I shall never forget that council which met on board the River Queen. On the determinations adopted there depended peace, or a continuation of the war with its attendant horrors. That council has been illustrated in a fine painting by Mr. Healy, the artist, who, in casting about for the subject of an historical picture, hit upon this interview, which really was an occasion upon which depended whether or not the war would be continued a year longer. A single false step might have prolonged it indefinitely.

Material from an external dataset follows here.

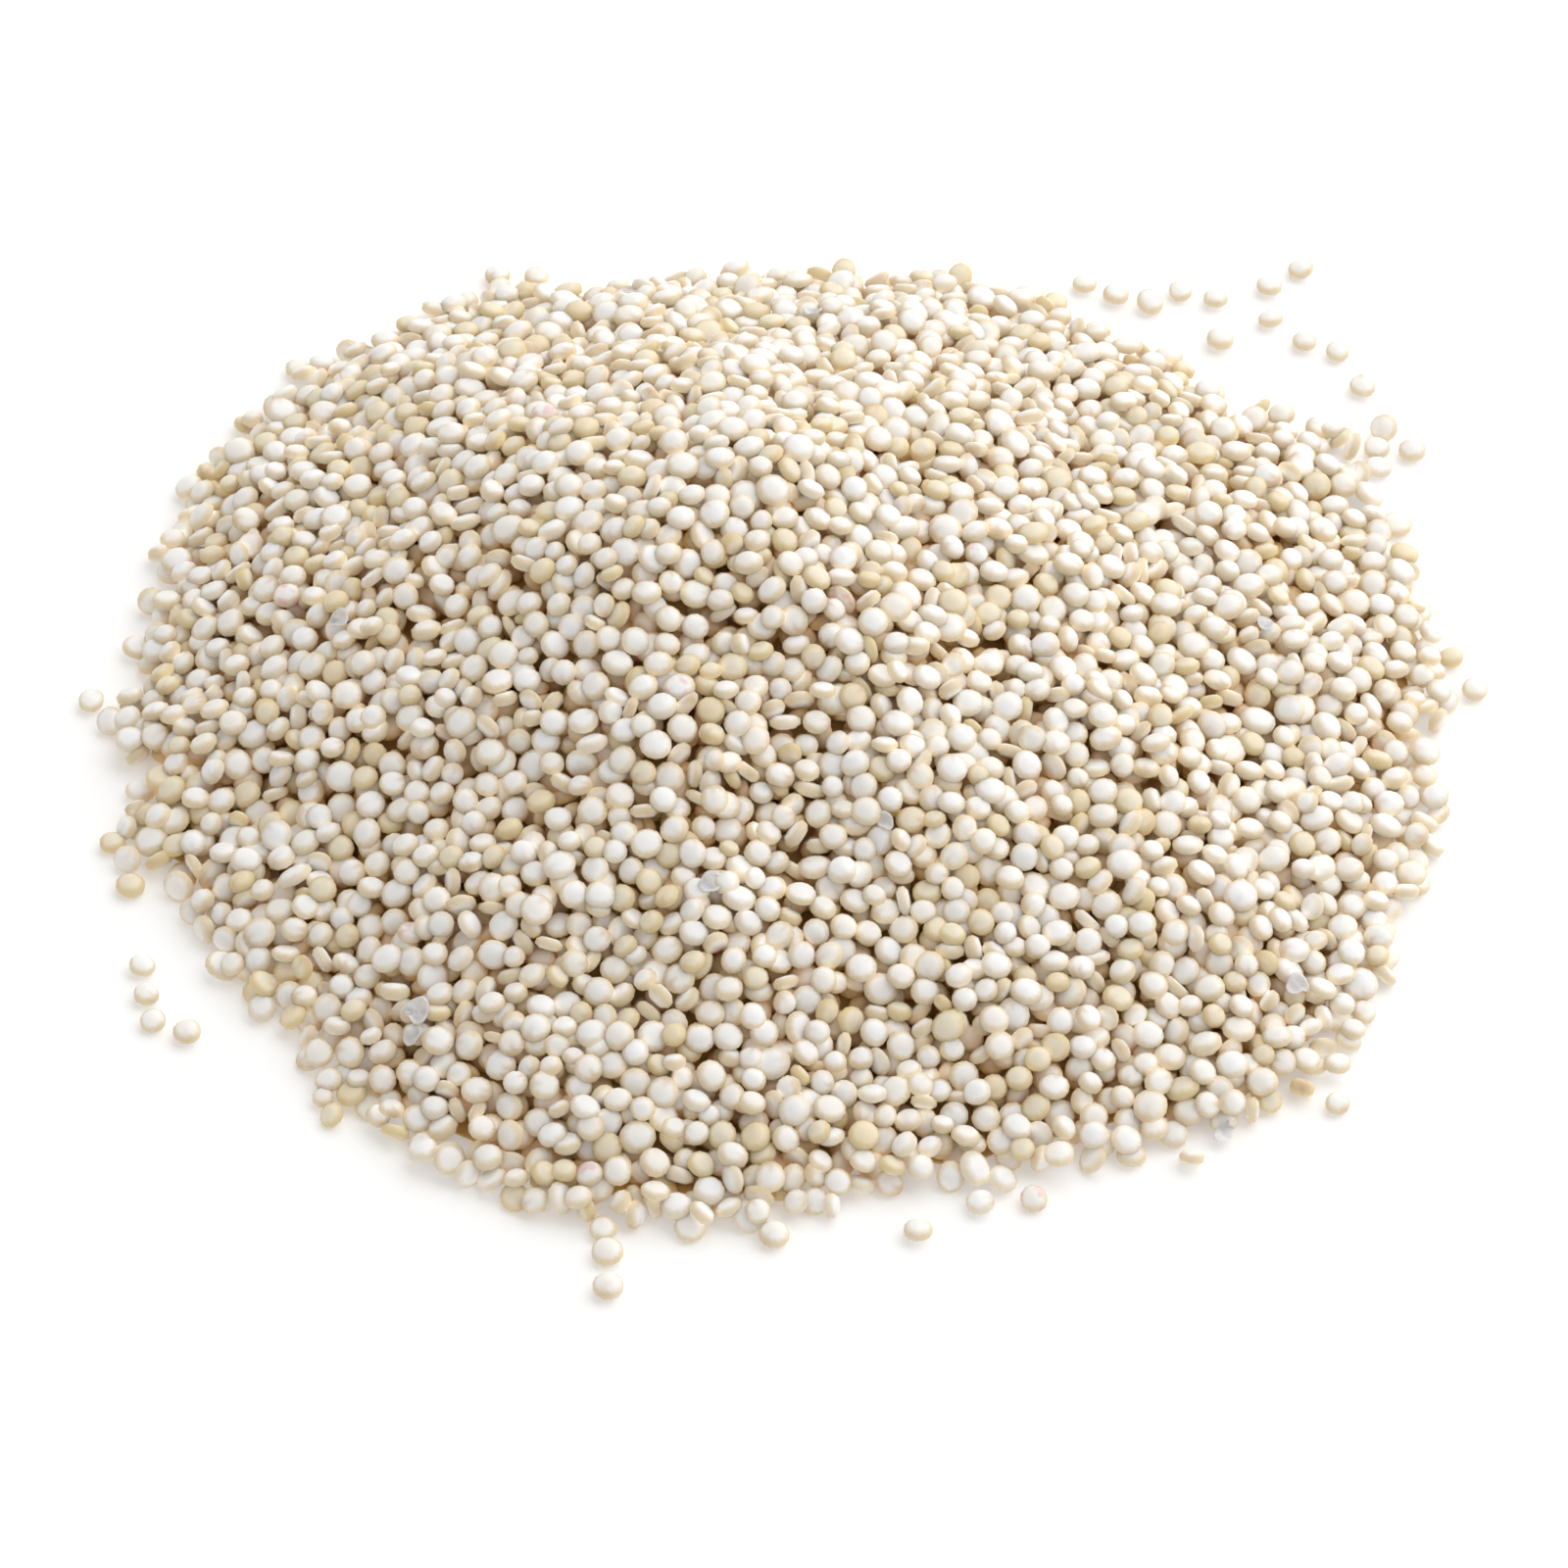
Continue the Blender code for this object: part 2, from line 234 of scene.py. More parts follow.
class QuinoaSizes(bpy.types.PropertyGroup):
    """Sizes of the heap and its grains."""

    outline_radius: length("Outline radius", "Mean distance from the middle to the heap's edge", 50.2)
    heap_height: length("Heap height", "Height of the summit", 20.0)
    edge_height: length("Edge height", "Height of the layer at the edge", 1.1)
    summit_x: coordinate("Summit X", "Where the summit lies", -8.0)
    summit_y: coordinate("Summit Y", "Where the summit lies", 8.0)
    summit_rounding: FloatProperty(name="Summit rounding", description="Rounded share of the radius",
                                   default=0.14)
    hollow_x: coordinate("Hollow X", "Dip at the left foot", -30.5)
    hollow_y: coordinate("Hollow Y", "Dip at the left foot", -14.6)
    hollow_radius: length("Hollow radius", "Radius of the dip", 8.0)
    hollow_depth: length("Hollow depth", "Depth of the dip", 1.2)
    grain_width: length("Grain width", "Width of the common grain", 2.12)
    grain_thickness: length("Grain thickness", "Thickness of the common grain", 1.12)
    nesting: length("Nesting", "How far a grain sinks between the ones that it first touches", 0.20)
    layer_depth: length("Layer depth", "Depth of loose grains over the core", 3.4)
    seed: IntProperty(name="Seed", description="Which heap of all the like ones", default=11)


class QuinoaColours(bpy.types.PropertyGroup):
    """Colours of the grains and the stage."""

    chalky_face: colour("Chalky face", "#FDFDFC")
    milky_face: colour("Milky face", "#FDFCFA")
    cream_face: colour("Cream face", "#FCF9F3")
    tan_face: colour("Tan face", "#F1E6CC")
    golden_face: colour("Golden face", "#F1DFBC")
    pale_rim: colour("Pale rim", "#E9DBC2")
    cream_rim: colour("Cream rim", "#E4D1AD")
    tan_rim: colour("Tan rim", "#DFC895")
    beak: colour("Beak", "#C8A67E")
    blush: colour("Blush spot", "#DD9BA6")
    husk: colour("Husk", "#FBF8FA")
    # Painted shade: the tan that grains lower in the heap, and the core, are tinted with
    painted_shade: colour("Shaded seed", "#EEBB6C")
    floor: colour("Floor", "#FCFBFA")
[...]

The artist was not present at the meeting near Richmond. However, he had previously painted individual portraits of the four men and he had obtained the data from which he worked from General Sherman. In a November 28, 1872 letter to Isaac Newton Arnold, General Sherman wrote:

In Chicago about June or July of that year, when all the facts were fresh in my mind, I told them to George P. A. Healy, the artist, who was casting about for a subject for an historical painting, and he adopted this interview. Mr. Lincoln was then dead, but Healy had a portrait, which he himself had made at Springfield some five or six years before. With this portrait, some existing photographs, and the strong resemblance in form of [Leonard Swett], of Chicago, to Mr. Lincoln he made the picture of Mr. Lincoln seen in this group. For General Grant, Admiral Porter, and myself he had actual sittings, and I am satisfied the four portraits in this group of Healy's are the best extant. The original picture, life-size, is, I believe, now in Chicago, the property of Mr. [Ezra Butler McCagg]; but Healy afterwards, in Rome, painted ten smaller copies, about eighteen by twenty-four inches, one of which I now have, and it is now within view. I think the likeness of Mr. Lincoln by far the best of the many I have seen elsewhere, and those of General Grant, Admiral Porter, and myself equally good and faithful. I think Admiral Porter gave Healy a written description of our relative positions in that interview, also the dimensions, shape, and furniture of the cabin of the "Ocean Queen"; but the rainbow is Healy's—typical, of course, of the coming peace. In this picture I seem to be talking, the others attentively listening. Whether Healy made this combination from Admiral Porter's letter or not, I cannot say; but I thought that he caught the idea from what I told him had occurred when saying that "if Lee would only remain in Richmond till I could reach Burkesville, we would have him between our thumb and fingers," suiting the action to the word. It matters little what Healy meant by his historic group, but it is certain that we four sat pretty much as represented, and were engaged in an important conversation during the forenoon of March 28, 1865, and that we parted never to meet again.